The young woman in lilac, spine straight and ankles crossed, wears composure like a second dress. Her pearl necklace draws a bright curve at her collarbone, while the transparent handbag at her side scatters light like small, private dreams. Beside her, the man in the pinstripe suit and red tie leans forward slightly, hands folded with the assurance of someone who has learned to pose not only for the camera, but for life itself.
This is Daddy’s Polaroid, remade in Accra in 2022, a memory that never fully belonged to the present yet insists on living here. The furniture, carpet, and boxy television murmur of an earlier Ghanaian middle class, when photographs were rare ceremonies and Sunday best was a ritual of dignity. Yet the image reaches beyond nostalgia. Their poses carry too much intention, their gazes too alert. They do not simply reenact a past; they edit it, claiming ownership of the story they inherited.

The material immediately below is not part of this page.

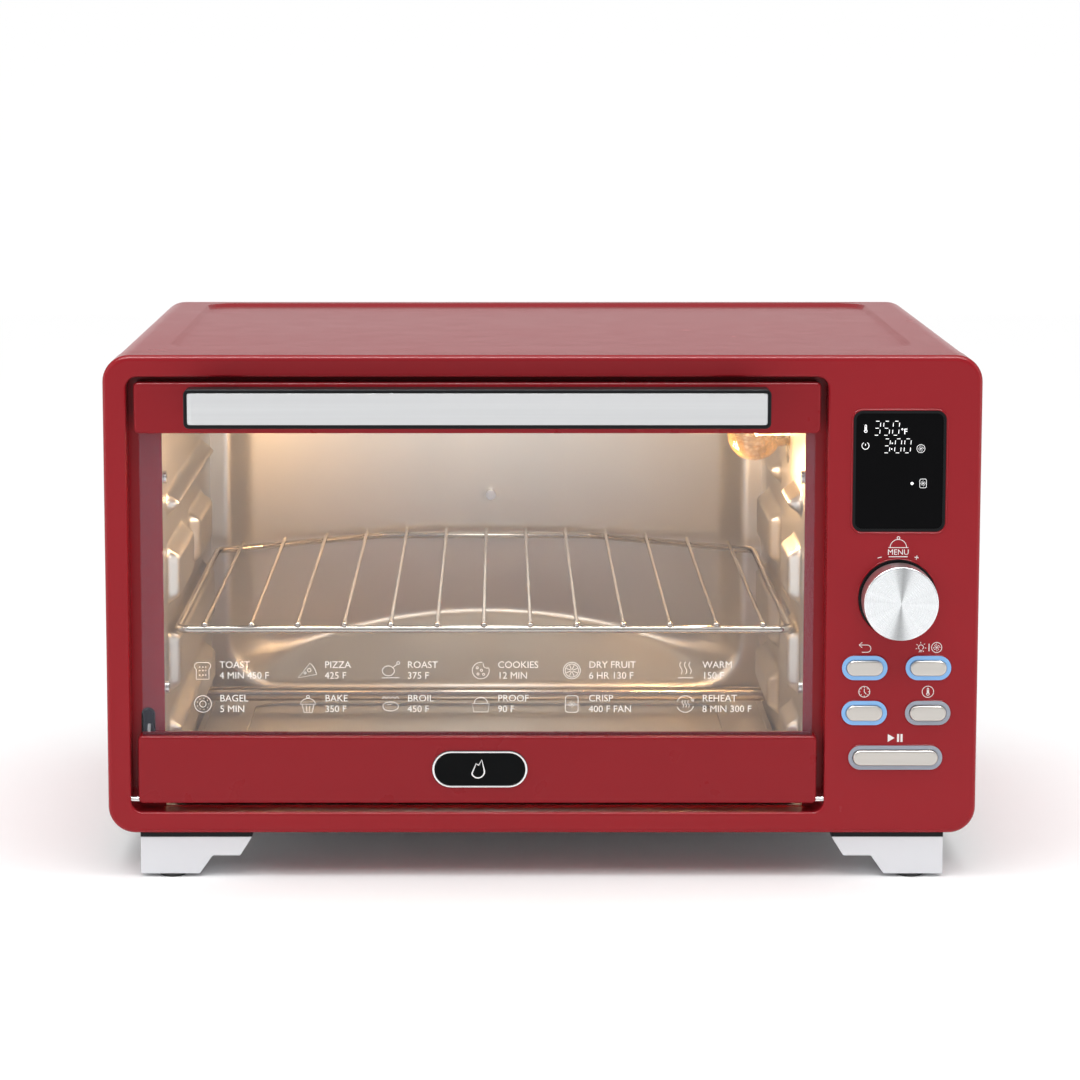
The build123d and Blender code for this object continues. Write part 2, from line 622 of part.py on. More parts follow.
with BuildPart() as knob_bezel:
    turned(FACE_Y - 1.2, FACE_Y + SKIN + 1.0, KNOB_R + 1.1)
    turned(FACE_Y + SKIN, FACE_Y + SKIN + 1.0, KNOB_R + 3.0)
    turned(FACE_Y - 2, FACE_Y + SKIN + 2.0, KNOB_R - 0.6, Mode.SUBTRACT)

# The knob: a moulded body on the encoder's shaft, with a turned aluminium face.
KNOB_FRONT = FACE_Y - KNOB_OUT
CAP_WALL = 3.0
with BuildPart() as knob_body:
    turned(KNOB_FRONT + CAP_WALL, FACE_Y + 1.5, KNOB_R - 1.0)
    turned(KNOB_FRONT + CAP_WALL + 3.0, FACE_Y + 2.5, KNOB_R - 3.0, Mode.SUBTRACT)
    turned(KNOB_FRONT + CAP_WALL + 2.0, FACE_Y + 2.0, 5.0)
    turned(KNOB_FRONT + CAP_WALL + 5.0, FACE_Y + 5.0, ENCODER_SHAFT_R, Mode.SUBTRACT)

with BuildPart() as knob_cap:
    turned(KNOB_FRONT, FACE_Y - 3.0, KNOB_R)
    fillet(knob_cap.edges().filter_by(GeomType.CIRCLE).sort_by(Axis.Y)[0], 0.8)
    turned(KNOB_FRONT + CAP_WALL, FACE_Y, KNOB_R - 1.0, Mode.SUBTRACT)

with BuildPart() as encoder_shaft:
    turned(KNOB_FRONT + CAP_WALL + 5.0, BOARD_Y - 3.0, ENCODER_SHAFT_R)


def light_ring(name):
    x, z, (width, height) = BUTTONS[name]
    outer = (width + 2 * RING_WALL, height + 2 * RING_WALL)
    stadium(x, z, *outer, (FACE_Y - 0.7, FACE_Y + SKIN))
    stadium(x, z, outer[0] + 2, outer[1] + 2, (FACE_Y + SKIN, FACE_Y + SKIN + 1.5))
    stadium(x, z, width + 0.5, height + 0.5, (FACE_Y - 2, FACE_Y + SKIN + 3), Mode.SUBTRACT)


with BuildPart() as lit_button_rings:
    for name in LIT_RINGS:
        light_ring(name)

with BuildPart() as unlit_button_rings:
    for name in BUTTONS:
        if name not in LIT_RINGS:
            light_ring(name)

SWITCH_TOP = BOARD_Y - 4.0
for name, (x, z, (width, height)) in BUTTONS.items():
    with BuildPart() as button:
        stadium(x, z, width, height, (FACE_Y - 2.4, FACE_Y + 6.0))
        fillet(button.faces().sort_by(Axis.Y)[0].edges(), 1.1)
        stadium(x, z, width + 2.4, height + 2.4, (FACE_Y + SKIN + 2.0, FACE_Y + SKIN + 3.2))
        rod((x, FACE_Y + 6.0, z), (x, SWITCH_TOP - PRESS - 0.2, z), 1.6)
    save(button, f"{name}_button")

with BuildPart() as tact_switches:
    for x, z, _ in BUTTONS.values():
        block((x - 3, x + 3), (SWITCH_TOP, BOARD_Y), (z - 3, z + 3))

# ---- door ---------------------------------------------------------------------------------
BADGE = (-32.5, 58.5)
BADGE_SIZE = (50.0, 19.6)


def rail(z):
    """A hollow rail across the door, with soft edges."""
    rounded_plate(DOOR_X, DOOR_Y, z, 2.5)


RAIL_POCKET_X = grown(DOOR_X, -SKIN)
RAIL_POCKET_Y = grown(DOOR_Y, -SKIN)
TOP_RAIL_Z = (DOOR_Z[1] - TOP_RAIL, DOOR_Z[1])
BOTTOM_RAIL_Z = (DOOR_Z[0], DOOR_Z[0] + BOTTOM_RAIL)
POST_XS = (HANDLE_X[0] + 18.0, HANDLE_X[1] - 18.0)
POST = (16.0, 14.0)
HANDLE_MID_Z = middle(HANDLE_Z)
with BuildPart() as door_top_rail:
    rail(TOP_RAIL_Z)
    fillet(door_top_rail.faces().sort_by(Axis.Y)[0].edges(), 1.6)
    block(RAIL_POCKET_X, RAIL_POCKET_Y, (TOP_RAIL_Z[0] - 1, TOP_RAIL_Z[1] - SKIN), Mode.SUBTRACT)
    for x in POST_XS:
        rod((x, DOOR_Y[0] - 1, HANDLE_MID_Z), (x, DOOR_Y[0] + 3, HANDLE_MID_Z), 2.2, Mode.SUBTRACT)
        rod((x, DOOR_Y[1] - 3, HANDLE_MID_Z), (x, DOOR_Y[1] + 1, HANDLE_MID_Z), 4.2, Mode.SUBTRACT)

with BuildPart() as door_bottom_rail:
    rail(BOTTOM_RAIL_Z)
    fillet(door_bottom_rail.faces().sort_by(Axis.Y)[0].edges(), 1.6)
    block(RAIL_POCKET_X, RAIL_POCKET_Y, (BOTTOM_RAIL_Z[0] + SKIN, BOTTOM_RAIL_Z[1] + 1), Mode.SUBTRACT)
    for side in DOOR_X:
        rod((side - 4, PIN_Y, PIN_Z), (side + 4, PIN_Y, PIN_Z), PIN_R, Mode.SUBTRACT)
    stadium(*BADGE, 40.0, 10.0, (DOOR_Y[0] - 1, DOOR_Y[0] + 3), Mode.SUBTRACT)

GLASS_X = grown(DOOR_X, -SKIN - 0.4)
TUCK = 13.0  # how far the glass goes into a rail
GLASS_Z = (BOTTOM_RAIL_Z[1] - TUCK, TOP_RAIL_Z[0] + TUCK)
SEAL = 9.0
with BuildPart() as door_glass:
    rounded_plate(GLASS_X, GLASS_Y, GLASS_Z, 2.0)

with BuildPart() as glass_seals:
    for z in ((GLASS_Z[0], GLASS_Z[0] + SEAL), (GLASS_Z[1] - SEAL, GLASS_Z[1])):
        block(grown(GLASS_X, -30), (RAIL_POCKET_Y[0], GLASS_Y[0]), z)
        block(grown(GLASS_X, -30), (GLASS_Y[1], RAIL_POCKET_Y[1]), z)

BAR_Y = (FACE_Y - HANDLE_OUT, FACE_Y - HANDLE_OUT + HANDLE_BAR)
TRIM_X = grown(HANDLE_X, -1.6)
TRIM_Z = grown(HANDLE_Z, -1.9)
with BuildPart() as handle_bar:
    rounded_plate(HANDLE_X, BAR_Y, HANDLE_Z, 3.0)
    fillet(handle_bar.faces().sort_by(Axis.Y)[0].edges(), 0.8)
    rounded_plate(TRIM_X, (BAR_Y[0] - 1, BAR_Y[0] + 1.0), TRIM_Z, 1.5, Mode.SUBTRACT)
    for x in POST_XS:
        block(
            (x - POST[0] / 2, x + POST[0] / 2),
            (BAR_Y[1], DOOR_Y[0]),
            (HANDLE_MID_Z - POST[1] / 2, HANDLE_MID_Z + POST[1] / 2),
        )
        rod((x, BAR_Y[1] - 4, HANDLE_MID_Z), (x, DOOR_Y[0] + 1, HANDLE_MID_Z), 1.9, Mode.SUBTRACT)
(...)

Sunday becomes a stage where intimacy and performance meet: outfits chosen with care, the room arranged like a set, the camera invited as honored guest. Under the formality lies tenderness, a quiet contract between generations—between the fading grain of Daddy’s original Polaroid and the sharp digital clarity of today. To step into a parent’s frame is to feel their hopes and myths settle over your shoulders like a tailored jacket.
Holding the pose, they hold the past; yet in their unflinching gaze, they ask to be seen not as echoes, but as the authors of what comes next.